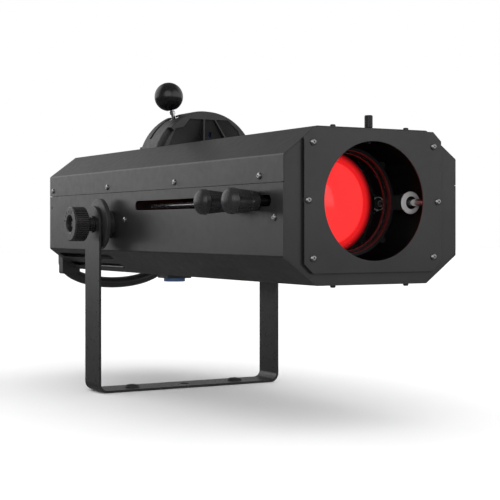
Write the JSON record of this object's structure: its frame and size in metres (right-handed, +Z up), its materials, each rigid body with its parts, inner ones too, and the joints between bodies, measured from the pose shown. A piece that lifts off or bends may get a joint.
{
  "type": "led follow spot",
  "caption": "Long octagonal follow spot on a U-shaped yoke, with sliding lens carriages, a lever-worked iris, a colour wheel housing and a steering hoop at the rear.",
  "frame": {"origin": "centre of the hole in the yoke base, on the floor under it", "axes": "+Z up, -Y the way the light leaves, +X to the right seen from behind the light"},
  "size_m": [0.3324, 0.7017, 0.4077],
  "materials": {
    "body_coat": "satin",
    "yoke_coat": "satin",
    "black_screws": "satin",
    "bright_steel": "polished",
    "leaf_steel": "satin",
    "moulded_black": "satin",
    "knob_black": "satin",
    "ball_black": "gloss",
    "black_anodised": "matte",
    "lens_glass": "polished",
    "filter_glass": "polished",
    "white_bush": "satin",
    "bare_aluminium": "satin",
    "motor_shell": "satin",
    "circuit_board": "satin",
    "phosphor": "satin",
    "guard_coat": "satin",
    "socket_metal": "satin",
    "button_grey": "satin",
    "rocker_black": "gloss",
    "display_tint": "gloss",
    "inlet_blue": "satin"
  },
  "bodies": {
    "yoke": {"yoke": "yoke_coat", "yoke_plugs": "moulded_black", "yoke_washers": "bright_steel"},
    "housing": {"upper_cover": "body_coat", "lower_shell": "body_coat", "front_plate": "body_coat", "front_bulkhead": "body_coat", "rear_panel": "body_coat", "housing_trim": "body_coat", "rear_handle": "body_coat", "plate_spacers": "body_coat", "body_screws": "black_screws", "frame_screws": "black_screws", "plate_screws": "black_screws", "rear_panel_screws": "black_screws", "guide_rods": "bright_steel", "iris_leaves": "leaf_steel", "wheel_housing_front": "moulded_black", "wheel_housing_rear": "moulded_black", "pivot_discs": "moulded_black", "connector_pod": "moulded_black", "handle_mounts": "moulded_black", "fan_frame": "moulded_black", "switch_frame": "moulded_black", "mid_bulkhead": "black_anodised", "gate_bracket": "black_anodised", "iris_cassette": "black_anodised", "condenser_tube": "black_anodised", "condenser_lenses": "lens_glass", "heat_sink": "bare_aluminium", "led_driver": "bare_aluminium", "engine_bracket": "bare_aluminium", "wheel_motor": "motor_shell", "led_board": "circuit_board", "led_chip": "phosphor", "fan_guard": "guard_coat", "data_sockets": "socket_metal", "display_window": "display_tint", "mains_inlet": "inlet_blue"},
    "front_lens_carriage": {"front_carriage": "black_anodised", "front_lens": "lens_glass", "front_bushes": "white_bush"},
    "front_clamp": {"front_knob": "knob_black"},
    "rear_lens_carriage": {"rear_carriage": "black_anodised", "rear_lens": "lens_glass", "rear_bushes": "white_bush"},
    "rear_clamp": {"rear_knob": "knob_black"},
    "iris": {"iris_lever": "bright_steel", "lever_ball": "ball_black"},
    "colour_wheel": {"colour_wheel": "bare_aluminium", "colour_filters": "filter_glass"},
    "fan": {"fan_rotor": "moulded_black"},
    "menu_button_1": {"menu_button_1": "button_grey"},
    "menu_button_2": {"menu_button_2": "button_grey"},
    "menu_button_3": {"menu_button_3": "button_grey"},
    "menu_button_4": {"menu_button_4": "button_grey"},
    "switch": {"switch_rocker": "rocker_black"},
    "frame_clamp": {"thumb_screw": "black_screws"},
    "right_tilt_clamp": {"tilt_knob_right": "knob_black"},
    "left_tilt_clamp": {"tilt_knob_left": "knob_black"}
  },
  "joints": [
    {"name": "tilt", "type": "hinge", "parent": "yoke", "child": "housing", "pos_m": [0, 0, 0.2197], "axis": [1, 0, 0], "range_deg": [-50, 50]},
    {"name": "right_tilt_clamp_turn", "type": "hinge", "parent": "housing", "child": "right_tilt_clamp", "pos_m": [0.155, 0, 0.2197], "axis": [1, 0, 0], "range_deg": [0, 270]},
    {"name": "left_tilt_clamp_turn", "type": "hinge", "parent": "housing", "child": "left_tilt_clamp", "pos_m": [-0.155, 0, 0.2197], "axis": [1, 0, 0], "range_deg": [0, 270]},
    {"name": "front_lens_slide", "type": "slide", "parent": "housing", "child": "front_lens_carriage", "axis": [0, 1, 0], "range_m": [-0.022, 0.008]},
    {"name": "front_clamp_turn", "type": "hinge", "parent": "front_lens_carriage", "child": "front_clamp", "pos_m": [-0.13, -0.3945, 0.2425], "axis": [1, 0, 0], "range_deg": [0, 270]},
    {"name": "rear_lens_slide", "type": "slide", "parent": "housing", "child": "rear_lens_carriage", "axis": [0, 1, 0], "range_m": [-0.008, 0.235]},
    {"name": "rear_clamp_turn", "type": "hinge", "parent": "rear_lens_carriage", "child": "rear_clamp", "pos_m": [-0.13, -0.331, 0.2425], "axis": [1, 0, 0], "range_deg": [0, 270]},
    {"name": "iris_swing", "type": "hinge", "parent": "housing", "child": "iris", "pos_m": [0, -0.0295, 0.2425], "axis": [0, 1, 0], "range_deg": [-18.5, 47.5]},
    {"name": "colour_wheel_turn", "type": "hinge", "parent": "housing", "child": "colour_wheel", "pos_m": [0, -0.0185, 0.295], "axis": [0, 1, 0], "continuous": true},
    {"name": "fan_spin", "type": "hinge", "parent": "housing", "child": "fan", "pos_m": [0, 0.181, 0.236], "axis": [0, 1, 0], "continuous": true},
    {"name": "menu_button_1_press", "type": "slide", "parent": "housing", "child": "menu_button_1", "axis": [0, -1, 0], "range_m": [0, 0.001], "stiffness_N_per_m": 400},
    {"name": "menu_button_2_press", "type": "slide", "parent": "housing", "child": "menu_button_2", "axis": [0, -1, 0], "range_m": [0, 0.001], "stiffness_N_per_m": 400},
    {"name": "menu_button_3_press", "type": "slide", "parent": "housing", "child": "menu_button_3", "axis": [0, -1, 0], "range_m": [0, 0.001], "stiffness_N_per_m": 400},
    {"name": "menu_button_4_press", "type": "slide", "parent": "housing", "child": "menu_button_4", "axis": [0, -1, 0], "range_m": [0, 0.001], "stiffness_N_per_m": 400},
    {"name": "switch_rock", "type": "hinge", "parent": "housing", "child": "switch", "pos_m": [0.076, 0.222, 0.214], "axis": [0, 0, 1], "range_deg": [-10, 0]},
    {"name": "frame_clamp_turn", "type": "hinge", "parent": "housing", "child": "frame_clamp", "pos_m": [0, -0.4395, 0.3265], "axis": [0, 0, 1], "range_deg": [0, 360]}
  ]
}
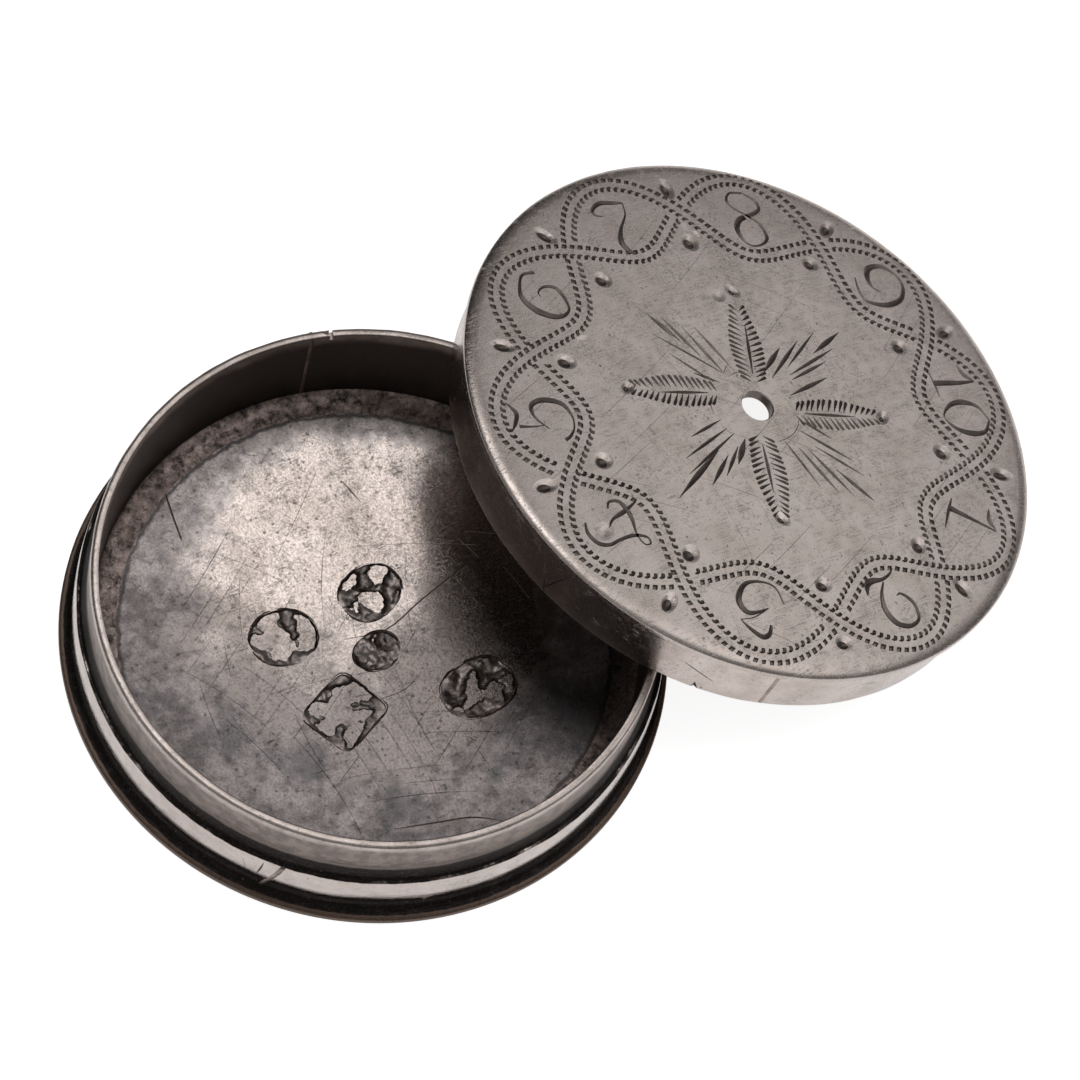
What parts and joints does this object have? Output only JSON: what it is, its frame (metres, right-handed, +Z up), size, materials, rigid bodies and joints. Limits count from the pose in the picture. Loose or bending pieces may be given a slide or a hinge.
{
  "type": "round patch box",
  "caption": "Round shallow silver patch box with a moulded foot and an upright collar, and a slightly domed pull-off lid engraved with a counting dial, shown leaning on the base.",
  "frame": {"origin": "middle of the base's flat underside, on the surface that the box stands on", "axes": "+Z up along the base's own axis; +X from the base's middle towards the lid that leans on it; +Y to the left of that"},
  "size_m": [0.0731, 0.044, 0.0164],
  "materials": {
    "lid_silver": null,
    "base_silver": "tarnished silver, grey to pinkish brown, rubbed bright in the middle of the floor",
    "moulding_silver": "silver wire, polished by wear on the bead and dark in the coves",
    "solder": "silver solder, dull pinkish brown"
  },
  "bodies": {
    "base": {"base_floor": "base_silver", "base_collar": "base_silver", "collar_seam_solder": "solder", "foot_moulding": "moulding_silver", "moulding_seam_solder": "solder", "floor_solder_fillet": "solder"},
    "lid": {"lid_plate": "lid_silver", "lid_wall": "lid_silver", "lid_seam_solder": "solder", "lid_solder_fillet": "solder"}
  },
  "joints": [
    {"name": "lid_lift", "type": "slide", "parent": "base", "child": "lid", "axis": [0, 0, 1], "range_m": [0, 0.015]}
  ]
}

◆ **Written problem**: Lines from the records above that hold "with" are the ones to list.

◆ **Correct answer**:
Write the JSON record of this object's structure: its frame and size in metres (right-handed, +Z up), its materials, each rigid body with its parts, inner ones too, and the joints between bodies, measured from the pose shown. A piece that lifts off or bends may get a joint.
  "caption": "Long octagonal follow spot on a U-shaped yoke, with sliding lens carriages, a lever-worked iris, a colour wheel housing and a steering hoop at the rear.",
  "caption": "Round shallow silver patch box with a moulded foot and an upright collar, and a slightly domed pull-off lid engraved with a counting dial, shown leaning on the base.",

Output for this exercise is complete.